Of course, just as Rick predicted, Carl comes up one bullet short when he’s fending off zombies. (What happened to his crack-shot gun skills? It took him five rounds to take down three walkers at close range.) He also breaks one of the cardinal rules of this world — do not walk backward. Later, a zombie nearly chomps his leg. (How many times have we seen that moment, as a walker grabs someone by the foot? I’d put the over/under at twenty.) Though it’s abundantly clear that Carl won’t last a week on his own, he sees his near-death experiences as victories — I won, the walkers got my shoe but not me. Not until he almost accidentally executes his father does Carl admit he’s scared shitless.
The next morning, Rick acknowledges the heavy toll this world has taken on his son: “You’re a man, Carl. You’re a man. I’m sorry.” As much as he tried to preserve some semblance of childlike wonder and innocence in his boy, that’s all gone. (I’d say this was obvious back when Carl was forced to execute his mother, but hey, I guess Rick’s had other stuff on his plate.) He also delivers the episode’s best line, as a certain sword-wielding babe knocks on their door and he tells Carl, “It’s for you.”

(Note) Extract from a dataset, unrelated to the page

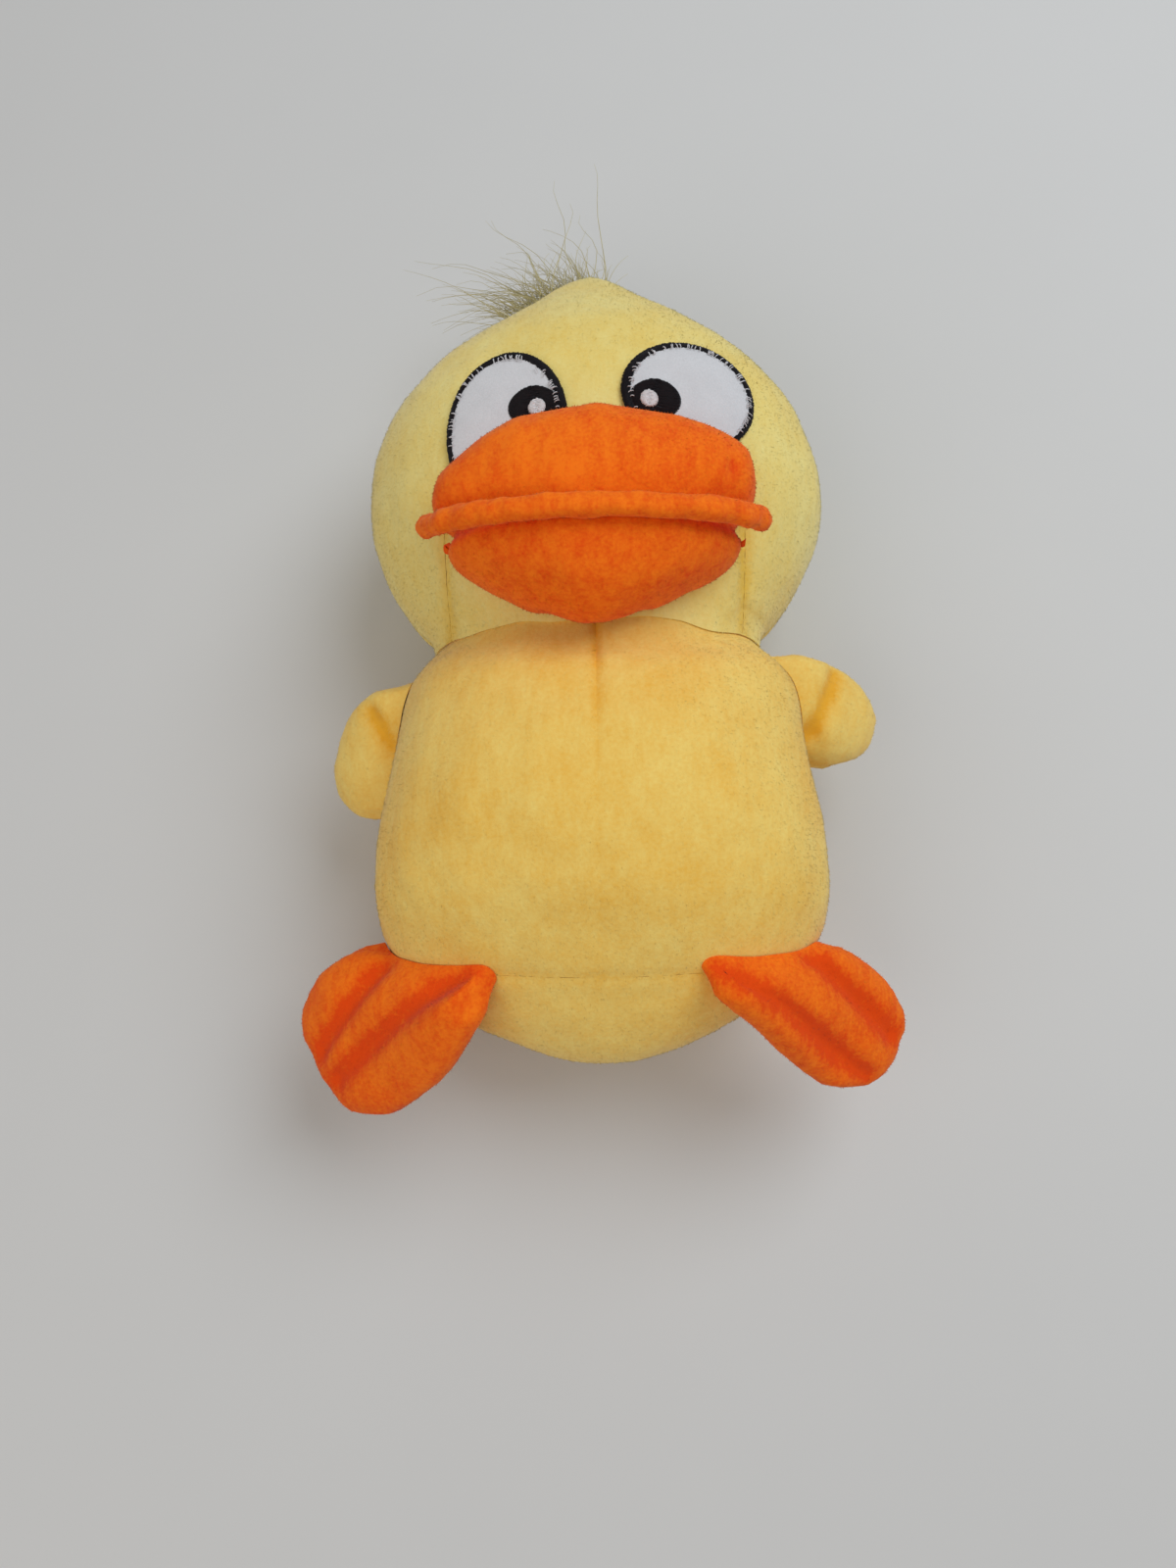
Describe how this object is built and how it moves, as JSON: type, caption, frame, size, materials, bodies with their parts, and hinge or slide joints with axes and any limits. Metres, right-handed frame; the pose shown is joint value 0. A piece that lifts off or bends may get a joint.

This episode seems to set the tone for the “back eight” — a slower pace, and more “psychological horror,” as Andrew Lincoln has described it. The show is usually best when it balances human drama with old-school scares. The first half of this season did that well. It will be interesting to see if a slower pace, and a scattered band of survivors, will prove as compelling — and fun.